Thermal effect on microwave pulse-driven magnetization switching of Stoner particle

Abstract

We investigate the cosine-chirped microwave pulse (cosine CMP)-driven magnetization switching of a nanoparticle or stoner particle at a finite temperature in the framework of the stochastic Landau–Lifshitz-Gilbert equation. Numerical results reveal that the ultrafast and efficient magnetization switching is robust even at room temperature, and hence we estimate the maximal temperature at which the magnetization switching is still valid. The maximal temperature increases with the enlargement (by increasing cross-sectional area) of the nanoparticle/stoner particle volume to a certain value, and afterward, the maximal temperature decreases with the further increment of the nanoparticle size.
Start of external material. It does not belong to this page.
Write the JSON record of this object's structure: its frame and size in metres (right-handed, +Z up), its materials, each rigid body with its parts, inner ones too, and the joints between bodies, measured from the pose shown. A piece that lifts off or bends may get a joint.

Initially, the shape anisotropy (approximated by the easy-plane) coefficient does not become dominant although the stoner particle volume increases, which plays a role in increasing thermal stability (maximal temperature), and later the shape anisotropy field becomes dominant, which opposes the uniaxial anisotropy, i.e., reduces the energy barrier, which reduces the maximal temperature. For smaller volumes, the parameters of cosine CMP show a decreasing trend with temperature. The initial frequency requirement significantly decreases with shape anisotropy. Therefore, these findings might be useful to realize cosine CMP-driven fast and energy-efficient magnetization switching in device applications.